-- BEGIN --

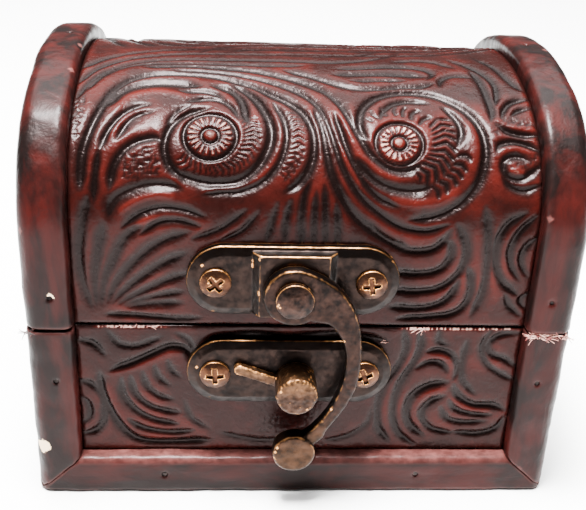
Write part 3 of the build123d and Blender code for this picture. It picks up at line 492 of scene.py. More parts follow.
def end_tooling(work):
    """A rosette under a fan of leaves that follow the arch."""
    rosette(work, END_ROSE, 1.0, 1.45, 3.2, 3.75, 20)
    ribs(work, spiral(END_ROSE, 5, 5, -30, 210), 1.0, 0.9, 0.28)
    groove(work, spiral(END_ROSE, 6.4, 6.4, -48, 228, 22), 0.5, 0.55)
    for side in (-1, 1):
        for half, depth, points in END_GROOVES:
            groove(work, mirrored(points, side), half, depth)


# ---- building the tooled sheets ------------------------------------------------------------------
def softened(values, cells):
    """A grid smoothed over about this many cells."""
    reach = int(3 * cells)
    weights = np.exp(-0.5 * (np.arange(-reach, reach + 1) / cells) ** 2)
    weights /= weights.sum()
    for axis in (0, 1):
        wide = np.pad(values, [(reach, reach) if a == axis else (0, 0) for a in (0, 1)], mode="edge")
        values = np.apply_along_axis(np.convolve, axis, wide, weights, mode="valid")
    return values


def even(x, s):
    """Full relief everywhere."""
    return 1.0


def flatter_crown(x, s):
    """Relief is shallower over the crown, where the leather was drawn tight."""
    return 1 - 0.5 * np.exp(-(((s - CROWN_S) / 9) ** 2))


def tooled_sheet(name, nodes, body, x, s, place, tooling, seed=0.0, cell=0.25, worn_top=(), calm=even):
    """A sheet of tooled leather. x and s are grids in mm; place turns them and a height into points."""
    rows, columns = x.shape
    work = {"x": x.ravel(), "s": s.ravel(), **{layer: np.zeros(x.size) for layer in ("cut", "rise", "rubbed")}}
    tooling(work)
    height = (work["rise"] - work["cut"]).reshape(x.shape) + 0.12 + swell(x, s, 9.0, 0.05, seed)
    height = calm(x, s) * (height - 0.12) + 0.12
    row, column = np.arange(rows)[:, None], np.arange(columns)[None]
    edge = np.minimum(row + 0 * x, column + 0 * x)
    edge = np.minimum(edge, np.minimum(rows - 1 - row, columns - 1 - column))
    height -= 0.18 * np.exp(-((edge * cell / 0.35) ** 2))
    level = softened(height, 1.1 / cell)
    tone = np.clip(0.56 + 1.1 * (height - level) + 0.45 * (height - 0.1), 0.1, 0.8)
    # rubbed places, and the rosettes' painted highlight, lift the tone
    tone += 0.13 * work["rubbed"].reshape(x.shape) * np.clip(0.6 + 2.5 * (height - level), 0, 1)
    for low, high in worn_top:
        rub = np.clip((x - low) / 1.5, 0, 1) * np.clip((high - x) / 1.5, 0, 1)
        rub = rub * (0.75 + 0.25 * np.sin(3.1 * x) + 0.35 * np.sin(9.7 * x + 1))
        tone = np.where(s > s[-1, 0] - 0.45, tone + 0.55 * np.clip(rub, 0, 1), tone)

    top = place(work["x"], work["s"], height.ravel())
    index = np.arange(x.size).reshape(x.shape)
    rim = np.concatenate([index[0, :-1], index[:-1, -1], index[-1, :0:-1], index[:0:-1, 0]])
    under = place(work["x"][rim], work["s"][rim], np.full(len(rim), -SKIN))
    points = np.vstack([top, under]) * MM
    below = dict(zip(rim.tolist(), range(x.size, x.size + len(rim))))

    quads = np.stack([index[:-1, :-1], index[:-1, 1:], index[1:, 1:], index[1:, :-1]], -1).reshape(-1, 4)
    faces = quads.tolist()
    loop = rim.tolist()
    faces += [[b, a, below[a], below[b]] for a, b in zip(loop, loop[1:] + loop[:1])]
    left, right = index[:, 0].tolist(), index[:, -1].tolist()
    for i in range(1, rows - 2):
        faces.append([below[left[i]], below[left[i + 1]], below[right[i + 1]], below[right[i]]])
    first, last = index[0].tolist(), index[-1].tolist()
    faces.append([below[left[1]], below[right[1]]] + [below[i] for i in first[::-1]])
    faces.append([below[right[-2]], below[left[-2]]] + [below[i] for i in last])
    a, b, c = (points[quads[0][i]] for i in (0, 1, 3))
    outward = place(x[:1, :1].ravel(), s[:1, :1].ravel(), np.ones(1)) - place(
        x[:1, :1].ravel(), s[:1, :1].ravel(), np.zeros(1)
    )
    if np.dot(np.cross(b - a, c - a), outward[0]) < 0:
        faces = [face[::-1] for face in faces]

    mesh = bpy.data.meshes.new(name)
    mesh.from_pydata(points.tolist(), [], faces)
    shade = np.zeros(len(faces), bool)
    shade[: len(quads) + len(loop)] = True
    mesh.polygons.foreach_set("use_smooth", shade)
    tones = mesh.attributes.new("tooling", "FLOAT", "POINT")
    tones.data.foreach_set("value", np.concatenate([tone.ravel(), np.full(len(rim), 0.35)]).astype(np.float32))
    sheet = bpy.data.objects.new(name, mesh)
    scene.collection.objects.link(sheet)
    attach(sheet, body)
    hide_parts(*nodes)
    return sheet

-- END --

**REQUIREMENTS:** Which lines contain "this"? Copy each of them.

**CORRECT RESPONSE:**
Write part 3 of the build123d and Blender code for this picture. It picks up at line 492 of scene.py. More parts follow.
    """A grid smoothed over about this many cells."""